**Provided data**
----

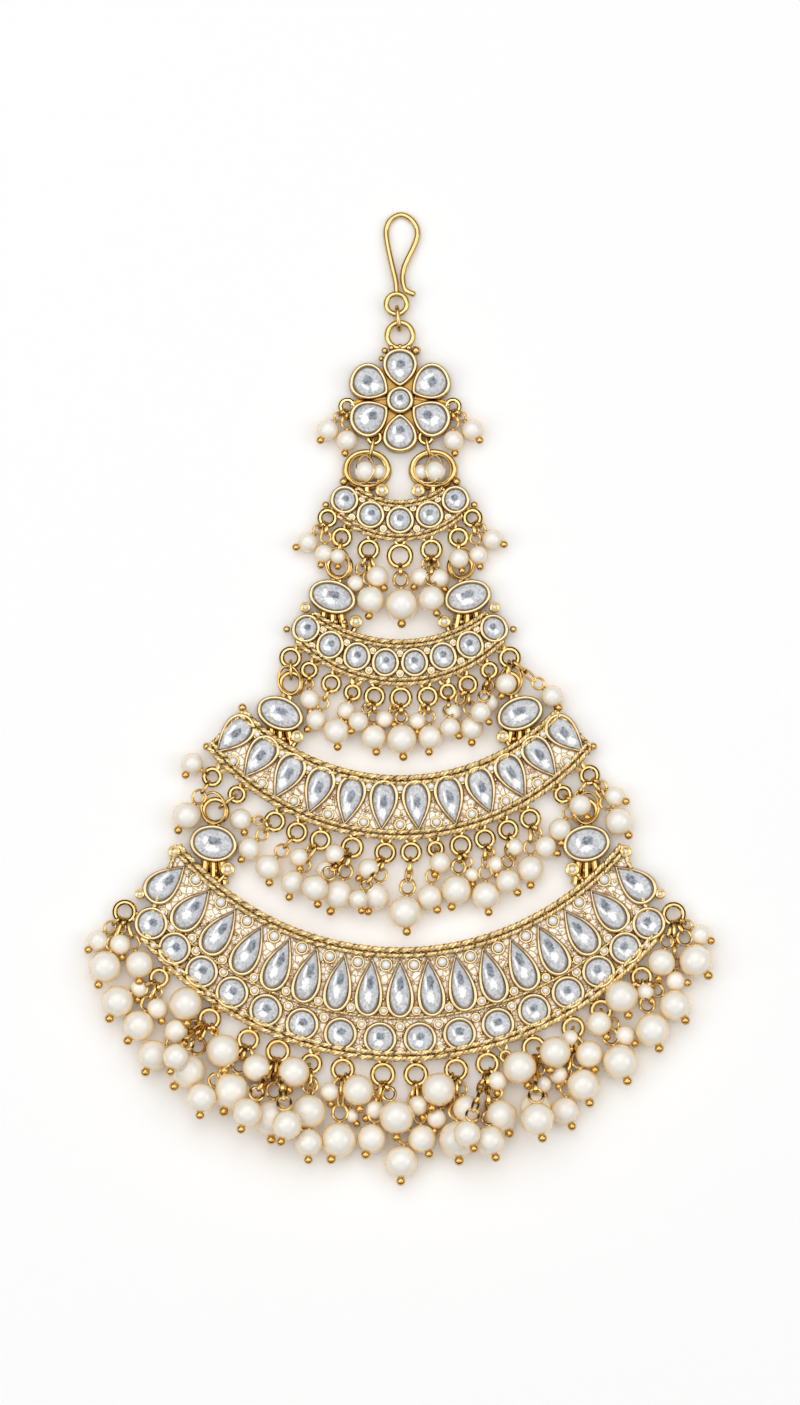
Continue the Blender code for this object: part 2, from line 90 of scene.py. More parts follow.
# Loops that carry the next crescent: side offset, height, radius, by crescent
CARRIERS = {
    1: (10.2, 28.0, 1.46),
    2: (19.1, 6.9, 1.55),
    3: (28.4, -17.0, 1.25),
}

# Seed pearls in cups, in the gaps of a row of stones: crescent, its row, the reach from the row's
# arc, size
SEED_ROWS = [
    (1, 0, -1.9, 0.8),
    (1, 0, 1.75, 0.9),
    (2, 0, -1.7, 0.85),
    (2, 0, 1.8, 0.95),
    (3, 0, -3.1, 1.3),
    (3, 0, 3.2, 1.6),
    (4, 0, -4.1, 1.85),
    (4, 0, 3.9, 1.2),
    (4, 1, -2.2, 1.25),
    (4, 1, 2.2, 1.15),
]

# Small round bezels and granules on the edges: side offset, height, size, by crescent
KNOBS = {
    1: [(3.15, 36.2, 2.2), (9.9, 37.8, 1.5), (13.0, 33.7, 1.3)],
    2: [(16.5, 15.7, 1.7), (7.7, 13.2, 2.1), (19.8, 11.9, 1.3)],
    3: [(27.5, -1.8, 1.5), (17.9, -6.9, 2.1), (33.7, -8.6, 1.4)],
    4: [(30.0, -30.1, 2.3), (39.3, -27.0, 2.0), (45.3, -34.4, 1.6), (36.4, -29.2, 1.2)],
}

# The thickness of each crescent's ropes, and the row of the fourth one's thin rope between its
# stones: radius, centre height, half spread in degrees
ROPE_THICK = {1: 0.85, 2: 0.95, 3: 1.1, 4: 1.15}
MIDDLE_ROPE = (57.1, 1.1, 48.5)

# Grains of the ground: their spacing, the share of the places that have one, the least size and
# what chance adds to it
GRAIN_STEP = 0.62
GRAIN_SHARE = 0.4
GRAIN_SIZE = (0.3, 0.3)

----

**Task details**
Restate the listing in full, word for word.

**Solution to the exercise**
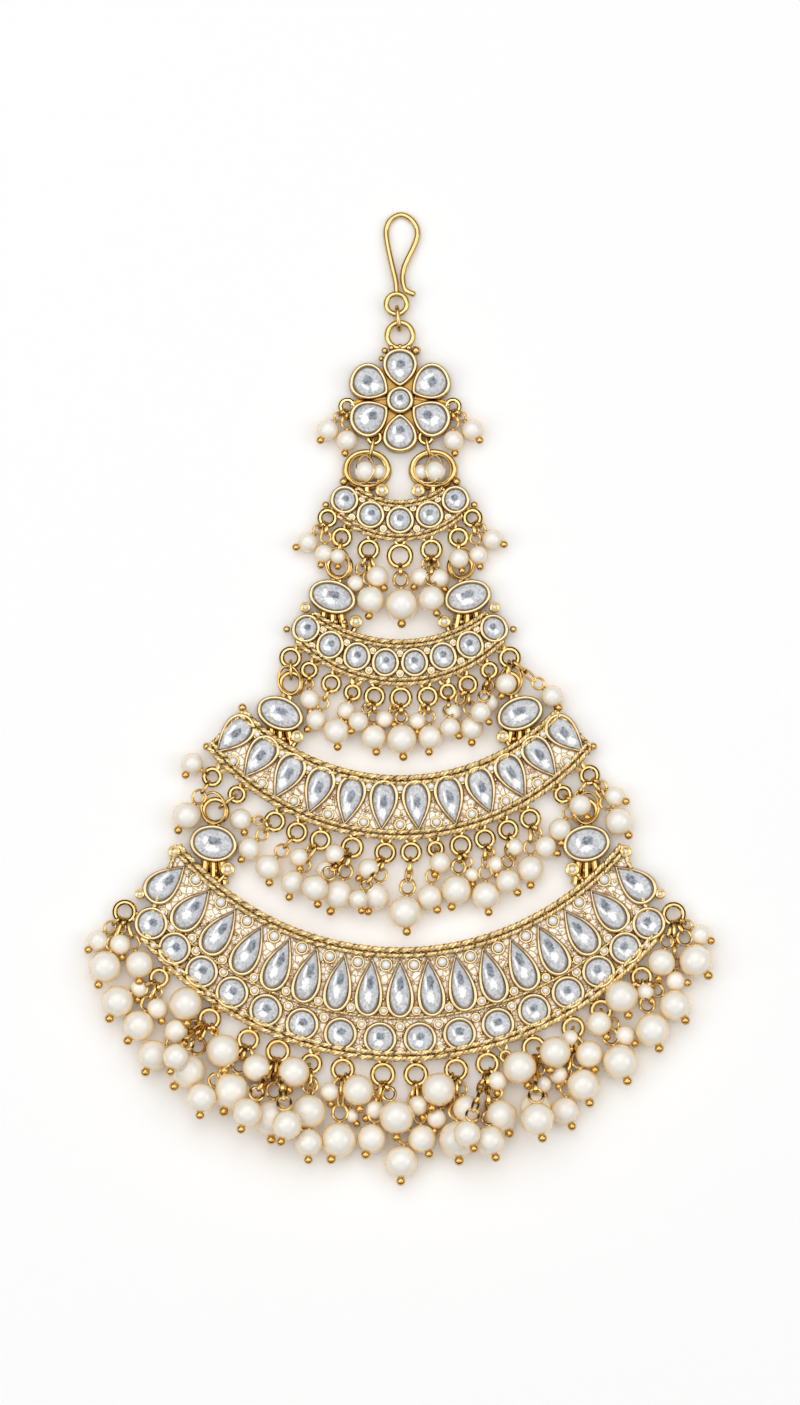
Continue the Blender code for this object: part 2, from line 90 of scene.py. More parts follow.
# Loops that carry the next crescent: side offset, height, radius, by crescent
CARRIERS = {
    1: (10.2, 28.0, 1.46),
    2: (19.1, 6.9, 1.55),
    3: (28.4, -17.0, 1.25),
}

# Seed pearls in cups, in the gaps of a row of stones: crescent, its row, the reach from the row's
# arc, size
SEED_ROWS = [
    (1, 0, -1.9, 0.8),
    (1, 0, 1.75, 0.9),
    (2, 0, -1.7, 0.85),
    (2, 0, 1.8, 0.95),
    (3, 0, -3.1, 1.3),
    (3, 0, 3.2, 1.6),
    (4, 0, -4.1, 1.85),
    (4, 0, 3.9, 1.2),
    (4, 1, -2.2, 1.25),
    (4, 1, 2.2, 1.15),
]

# Small round bezels and granules on the edges: side offset, height, size, by crescent
KNOBS = {
    1: [(3.15, 36.2, 2.2), (9.9, 37.8, 1.5), (13.0, 33.7, 1.3)],
    2: [(16.5, 15.7, 1.7), (7.7, 13.2, 2.1), (19.8, 11.9, 1.3)],
    3: [(27.5, -1.8, 1.5), (17.9, -6.9, 2.1), (33.7, -8.6, 1.4)],
    4: [(30.0, -30.1, 2.3), (39.3, -27.0, 2.0), (45.3, -34.4, 1.6), (36.4, -29.2, 1.2)],
}

# The thickness of each crescent's ropes, and the row of the fourth one's thin rope between its
# stones: radius, centre height, half spread in degrees
ROPE_THICK = {1: 0.85, 2: 0.95, 3: 1.1, 4: 1.15}
MIDDLE_ROPE = (57.1, 1.1, 48.5)

# Grains of the ground: their spacing, the share of the places that have one, the least size and
# what chance adds to it
GRAIN_STEP = 0.62
GRAIN_SHARE = 0.4
GRAIN_SIZE = (0.3, 0.3)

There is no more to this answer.